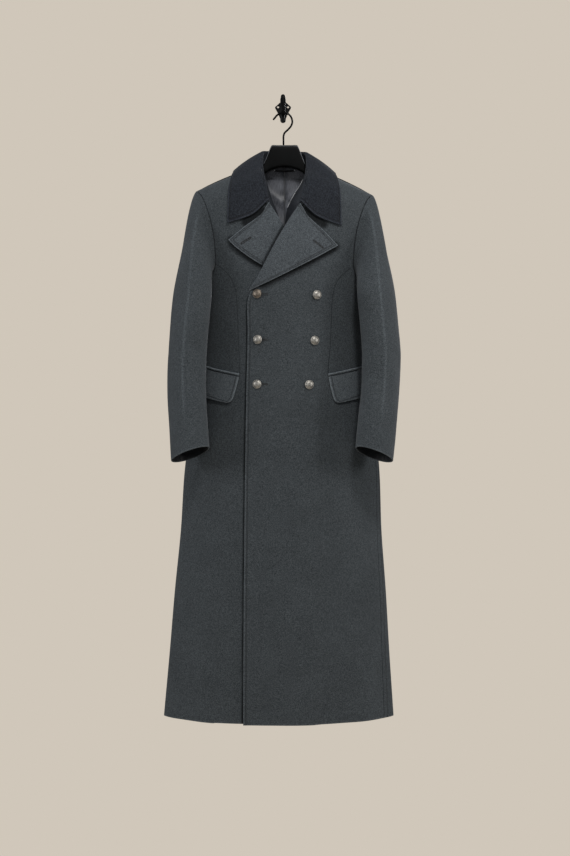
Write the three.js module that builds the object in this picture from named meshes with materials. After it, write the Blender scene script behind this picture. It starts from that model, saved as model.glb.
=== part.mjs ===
// A long double-breasted wool greatcoat on a hanger, hung from a small wall hook.
// Millimetres, +Z up. The wall is the plane y = 0 and the coat's front faces -Y.
// The origin is the middle of the hook's flat back plate.
// "Left" and "right" are the wearer's: the wearer's left is +X, the viewer's right.
import * as THREE from 'three';

// Driving sizes
const WOOL = 3;
const SATIN = 1.4;
const SEAM_GAP = 0.2;
const CONTACT_GAP = 0.4;
const LEAST_STEP = 0.05;
const HEM_Z = -1452;
const UNDER_FRONT_SHORTER = 3;
const UNDER_EDGE_X = -70;
const LAID_GAP = 1;
const CLOTH_X = 3.5;
const HEM_SWAY = -13.6;
const SWAY_START_Z = -600;
const SHOULDER_LEAN = 0.022;
const LEAN_TOP_Z = -350;
const LEAN_END_Z = -650;

// Shoulders: a straight ridge that the hanger's arms carry
const RIDGE_Y = -52;
const NECK_X = 68;
const NECK_Z = -153;
const TIP_X = 207;
const TIP_Z = -216;
const SHOULDER_SLOPE = (NECK_Z - TIP_Z) / (TIP_X - NECK_X);
const SHOULDER_ROUND = 60;

// Level cuts through the hung coat: half width, place of the side edge, and how far
// the front and the back stand out from that edge
const SECTION_COLUMNS = ['z', 'half', 'side', 'front', 'back'];
const SECTION_ROWS = [
  [-100, 262, -52, 36, 30],
  [-220, 258, -50, 80, 34],
  [-320, 238, -46, 98, 34],
  [-420, 208, -40, 107, 30],
  [-500, 200, -37, 110, 27],
  [-600, 201, -36, 108, 25],
  [-720, 214, -37, 105, 26],
  [-870, 231, -39, 103, 28],
  [-1012, 238, -41, 102, 29],
  [-1155, 250, -43, 102, 31],
  [-1297, 260, -45, 101, 33],
  [-1452, 272, -46, 100, 34],
];
const SECTION_FLATNESS = 2.3;
const SECTION_ROUNDING = 0.8;

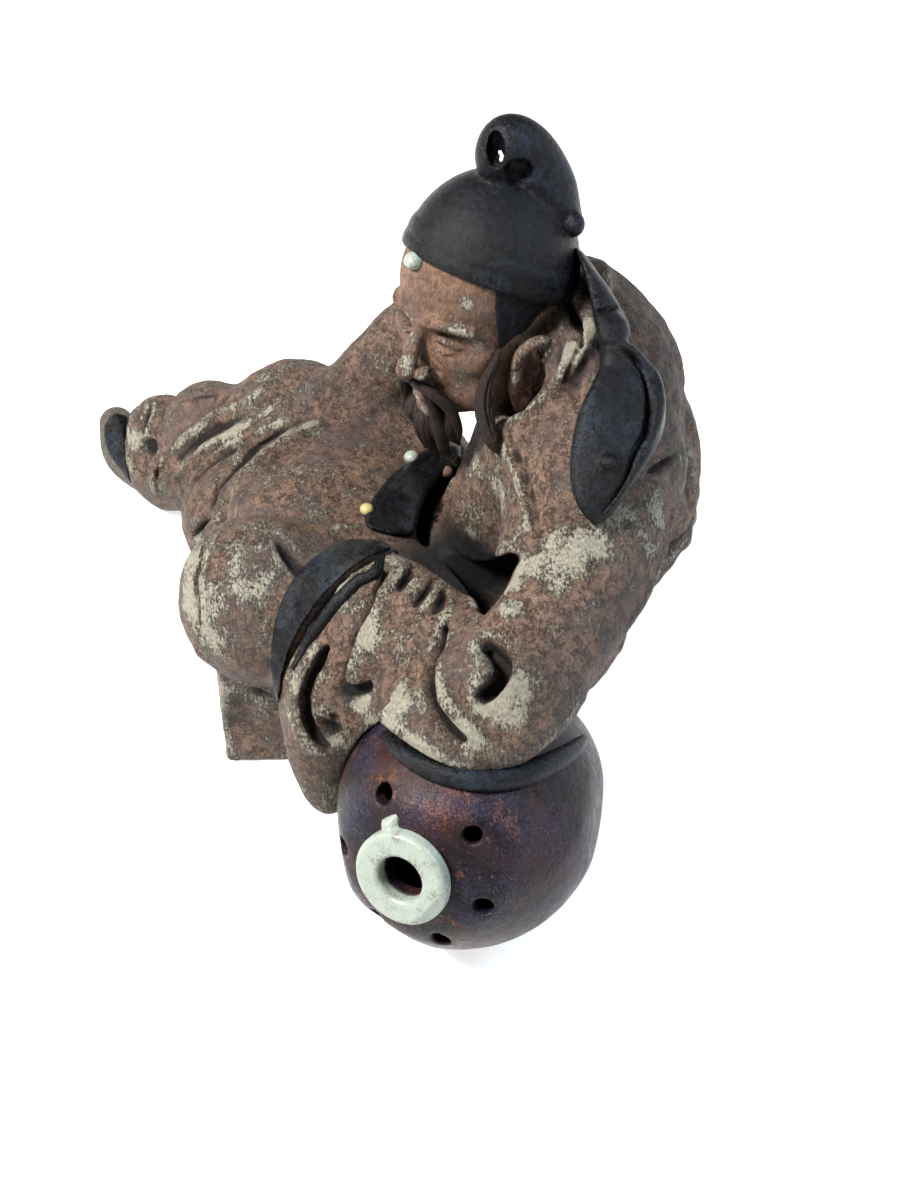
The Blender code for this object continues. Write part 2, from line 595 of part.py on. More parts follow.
def make_jar(paint):
    jar = lathe("wine_jar", jar_profile(), JAR_SIDES)
    seat = jar_outline()[-1][0]
    for degrees in PIERCED_ANGLES:
        angle = math.radians(degrees)
        at = (PIERCED_CIRCLE / 2 * math.cos(angle), PIERCED_CIRCLE / 2 * math.sin(angle), seat - JAR_WALL)
        drill = bmesh.new()
        bmesh.ops.create_cone(drill, cap_ends=True, segments=PIERCED_SIDES, radius1=PIERCED_BORE / 2,
                              radius2=PIERCED_BORE / 2, depth=6 * JAR_WALL, matrix=Matrix.Translation(at))
        mesh = bpy.data.meshes.new("drill")
        drill.to_mesh(mesh)
        drill.free()
        cut_with(jar, add_object("drill", mesh))
    across = Vector((0, 0, 1)).cross(Vector(JAR_AXIS)).normalized()
    upright = Vector(JAR_AXIS).cross(across)
    turn = Matrix((across, upright, JAR_AXIS)).transposed().to_4x4()
    place = Matrix.Translation((JAR_STANDS[0] * PART, JAR_STANDS[1] * PART, JAR_RADIUS - RESTING_FLAT))
    jar.data.transform(place @ turn)
    ground = bmesh.new()
    bmesh.ops.create_cube(ground, size=1)
    bmesh.ops.scale(ground, verts=ground.verts, vec=(HEIGHT, HEIGHT, JAR_RADIUS))
    bmesh.ops.translate(ground, verts=ground.verts, vec=(place[0][3], place[1][3], -JAR_RADIUS / 2))
    mesh = bpy.data.meshes.new("ground")
    ground.to_mesh(mesh)
    ground.free()
    cut_with(jar, add_object("ground", mesh))
    jar.data.materials.clear()
    jar.data.materials.append(paint)
    return jar


def main():
    clear_scene()
    make_sage(material("fired clay", (0.16, 0.10, 0.07), 0.75))
    make_jar(material("jar glaze", (0.05, 0.03, 0.03), 0.4))


main()
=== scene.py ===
"""Looks of the seated sage: finely carved clay, glazes, the wine jar, a pale floor, light and the camera.

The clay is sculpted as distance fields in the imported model's frame. One part is one millimetre.
Folds and glaze borders that the photograph shows are drawn as picture lines and cast onto the clay.
"""

import math

import bpy
import numpy as np
import openvdb
from mathutils import Matrix, Vector


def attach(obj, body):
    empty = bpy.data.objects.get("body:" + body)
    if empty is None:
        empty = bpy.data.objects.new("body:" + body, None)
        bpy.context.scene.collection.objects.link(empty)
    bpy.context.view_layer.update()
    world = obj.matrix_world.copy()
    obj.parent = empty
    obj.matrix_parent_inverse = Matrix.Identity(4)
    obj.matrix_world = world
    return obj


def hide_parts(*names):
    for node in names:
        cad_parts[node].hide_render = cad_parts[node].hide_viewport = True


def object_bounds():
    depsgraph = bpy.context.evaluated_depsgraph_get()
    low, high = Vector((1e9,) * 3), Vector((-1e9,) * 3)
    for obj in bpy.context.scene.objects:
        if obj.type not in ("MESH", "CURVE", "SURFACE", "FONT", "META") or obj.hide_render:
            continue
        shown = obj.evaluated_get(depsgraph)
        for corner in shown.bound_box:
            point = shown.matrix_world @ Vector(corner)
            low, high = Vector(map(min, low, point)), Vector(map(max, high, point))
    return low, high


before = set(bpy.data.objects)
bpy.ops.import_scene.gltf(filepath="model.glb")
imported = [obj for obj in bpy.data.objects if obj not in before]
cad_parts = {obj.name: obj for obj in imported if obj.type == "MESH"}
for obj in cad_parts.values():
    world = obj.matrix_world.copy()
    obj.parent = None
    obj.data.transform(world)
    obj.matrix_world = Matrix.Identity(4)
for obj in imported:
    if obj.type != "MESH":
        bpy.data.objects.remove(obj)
cad_low, cad_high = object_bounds()

PART = 0.001                 # metres in one part of the sculpture
FAR = 9.0                    # parts: value of a field well away from the clay
ROBE_GRAIN = 0.7             # parts: grid of the robe
HEAD_GRAIN = 0.36            # parts: grid of the head
GLAZE_GRAIN = 0.5            # parts: grid of the glazed pieces
MOST_FACES = 190000          # triangles that one piece may keep
SEAM = 0.5                   # parts: open seam between the clay and the jar

# The photograph's camera, in parts and in pixels of its 900 x 1200 frame
CAMERA_AT = np.array((409.4, -8.7, 388.5))
CAMERA_DOWN = math.radians(42)
FOCAL = 1800.0
PICTURE = (900, 1200)
AHEAD = np.array((-math.cos(CAMERA_DOWN), 0, -math.sin(CAMERA_DOWN)))
ACROSS = np.array((0.0, 1.0, 0.0))
OVER = np.array((-math.sin(CAMERA_DOWN), 0, math.cos(CAMERA_DOWN)))


# Fields

def soft_min(a, b, blend):
    if blend <= 0:
        return np.minimum(a, b)
    near = np.maximum(blend - np.abs(a - b), 0.0) / blend
    return np.minimum(a, b) - near * near * blend * 0.25


def soft_max(a, b, blend):
    return -soft_min(-a, -b, blend)


def turned(degrees):
    """Rotation about X, then Y, then Z."""
    rx, ry, rz = (math.radians(angle) for angle in degrees)
    turn = Matrix.Rotation(rz, 3, "Z") @ Matrix.Rotation(ry, 3, "Y") @ Matrix.Rotation(rx, 3, "X")
    return np.array(turn)


def smooth_path(rows, steps=6):
    """Catmull-Rom curve through rows of numbers."""
    rows = np.asarray(rows, float)
    if len(rows) == 2 or steps == 1:
        return rows
    ends = np.vstack([2 * rows[0] - rows[1], rows, 2 * rows[-1] - rows[-2]])
    t = np.linspace(0, 1, steps, endpoint=False)[:, None]
    runs = []
    for a, b, c, d in zip(ends[:-3], ends[1:-2], ends[2:-1], ends[3:]):
        curve = 2 * b + (c - a) * t + (2 * a - 5 * b + 4 * c - d) * t ** 2 + (3 * b - a - 3 * c + d) * t ** 3
        runs.append(curve / 2)
    return np.vstack(runs + [rows[-1:]])


def picture_rays(pixels):
    pixels = np.asarray(pixels, float)
    side = (pixels[:, :1] - PICTURE[0] / 2) / FOCAL
    lift = (pixels[:, 1:] - PICTURE[1] / 2) / FOCAL
    rays = AHEAD + ACROSS * side - OVER * lift
    return rays / np.linalg.norm(rays, axis=1, keepdims=True)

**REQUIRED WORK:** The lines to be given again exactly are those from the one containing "ground.free()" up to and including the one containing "if empty is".

**ANSWER:**
    ground.free()
    cut_with(jar, add_object("ground", mesh))
    jar.data.materials.clear()
    jar.data.materials.append(paint)
    return jar


def main():
    clear_scene()
    make_sage(material("fired clay", (0.16, 0.10, 0.07), 0.75))
    make_jar(material("jar glaze", (0.05, 0.03, 0.03), 0.4))


main()
=== scene.py ===
"""Looks of the seated sage: finely carved clay, glazes, the wine jar, a pale floor, light and the camera.

The clay is sculpted as distance fields in the imported model's frame. One part is one millimetre.
Folds and glaze borders that the photograph shows are drawn as picture lines and cast onto the clay.
"""

import math

import bpy
import numpy as np
import openvdb
from mathutils import Matrix, Vector


def attach(obj, body):
    empty = bpy.data.objects.get("body:" + body)
    if empty is None:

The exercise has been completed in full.